Well I'd have thought the only way to unstall any wing is to reduce the AoA.

I'd be interested if you could expand a bit on your comments and which types you're referring to.

Chesty Morgan -
Lockheed Constellation, Douglas DC-6/7, Boeing 737 (-200), and Douglas DC-8 (-50, -61, -62, -71). Flew the Lockheed Lodestar as well, but have no recollection of the stall recovery procedure any more!

Well obviously those old fashioned things you flew have different characteristics to the "Little" modern things I fly!

Chesty Morgan -
Well, those "old fashioned" things took pretty good care of me for thirty years and I never bent a piece of metal, so something must've been right compared to all the problems I see and read about now-a-days.

Good luck to you.

737s do not require any flap selection for stall recovery anymore, at least not 300 to 900s.

Well, I flew the 300 (but it was in the last Century!!) and from the Clean Stall we selected flaps. The incriment changed through the years, however. Time has a way of changing things I guess.
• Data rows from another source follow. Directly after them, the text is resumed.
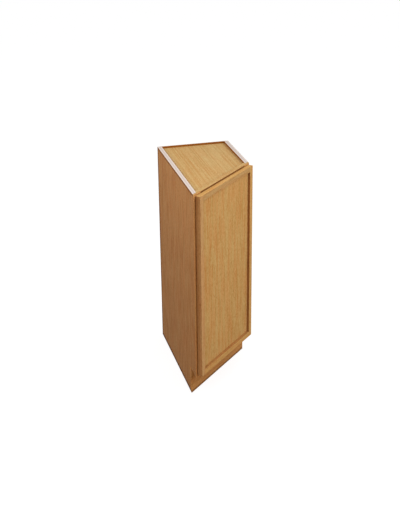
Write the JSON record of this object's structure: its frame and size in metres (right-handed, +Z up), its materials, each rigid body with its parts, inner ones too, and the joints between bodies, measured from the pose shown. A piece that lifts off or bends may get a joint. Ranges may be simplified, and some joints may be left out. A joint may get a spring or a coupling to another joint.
{
  "type": "kitchen end base cabinet",
  "caption": "Kitchen end base cabinet with a front set at 45 degrees, one narrow-framed overlay door, a toe kick and an adjustable shelf.",
  "frame": {"origin": "on the floor, under the middle of the cabinet's whole box, door included", "axes": "+Z up, -Y out of the front along the deep side, +X towards the shallow side"},
  "size_m": [0.3134, 0.6182, 0.8763],
  "materials": {
    "case_wood": "satin clear-coated honey veneer, fine straight grain",
    "top_wood": "satin clear-coated honey veneer, grain from back to front",
    "frame_wood": "satin clear-coated solid wood",
    "door_wood": "satin clear-coated honey veneer and solid wood",
    "inside_ply": "clear-coated plywood",
    "dowel_wood": "plain turned hardwood",
    "hinge_steel": "satin nickel plating",
    "screw_steel": "bright plating",
    "catch_plastic": "moulded",
    "magnet": "sintered ferrite",
    "bumper": "soft clear bumper"
  },
  "bodies": {
    "cabinet": {"left_side": "case_wood", "right_side": "case_wood", "back_panel": "inside_ply", "top_panel": "top_wood", "bottom_panel": "inside_ply", "upper_nailer": "inside_ply", "lower_nailer": "inside_ply", "toe_board": "case_wood", "toe_cleat": "inside_ply", "left_stile": "frame_wood", "right_stile": "frame_wood", "top_rail": "frame_wood", "bottom_rail": "frame_wood", "frame_dowels": "dowel_wood", "shelf": "inside_ply", "shelf_pins": "hinge_steel", "hinge_frame_leaves": "hinge_steel", "hinge_pins": "hinge_steel", "hinge_frame_screws": "screw_steel", "catch_housing": "catch_plastic", "catch_magnet": "magnet", "catch_poles": "hinge_steel", "catch_screws": "screw_steel"},
    "door": {"door_left_stile": "door_wood", "door_right_stile": "door_wood", "door_top_rail": "door_wood", "door_bottom_rail": "door_wood", "door_panel": "door_wood", "door_bumpers": "bumper", "hinge_door_leaves": "hinge_steel", "hinge_door_screws": "screw_steel", "strike_plate": "hinge_steel", "strike_screws": "screw_steel"}
  },
  "joints": [
    {"name": "door_hinge", "type": "hinge", "parent": "cabinet", "child": "door", "pos_m": [0.14529, -0.00308, 0.43815], "axis": [0, 0, 1], "range_deg": [0, 130]}
  ]
}
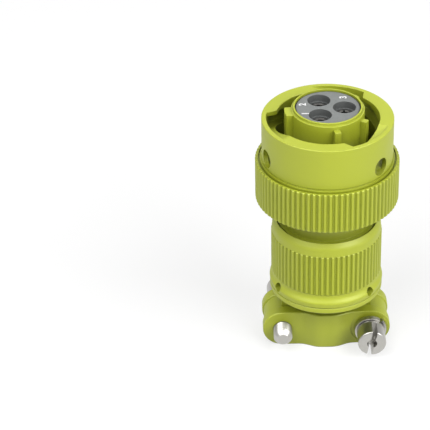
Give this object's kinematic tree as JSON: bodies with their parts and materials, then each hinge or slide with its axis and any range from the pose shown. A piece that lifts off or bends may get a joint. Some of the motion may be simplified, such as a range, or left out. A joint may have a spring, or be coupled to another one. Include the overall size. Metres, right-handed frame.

Can I just comment that you are not pulling back on the elevator in a tail stall to try to unstall the tailplane - you're puling back on the elevator to try to get some nose-up aircraft motion, because with the tail stalled the aircraft will be nosing over like mad if you don't.

To unstall the tail you need to reduce the AoA at the tail - which is achieved primarily by selecting wing flaps up and reducing the downwash over the tail.

The normal effect of flaps on an airfoil is to reduce the AoA at which it will stall (you're making the airfoil work harder, so you'd expect to have it "give up" sooner) - although the maximum lift for the flapped airfoil does increase. I would therefore be shocked if any of the cases cited used flaps ALONE to recover; lowering the AoA has to be part of stall recovery.

What lowering the flaps will do, in combination with a lowered AoA, is enable you to generate more lift once you're unstalled, so you'd need to lose less altitude to recover back to a safe flying speed. I don't know, but I'd think that's the reason for flaps selection on some types - to make the recovery better.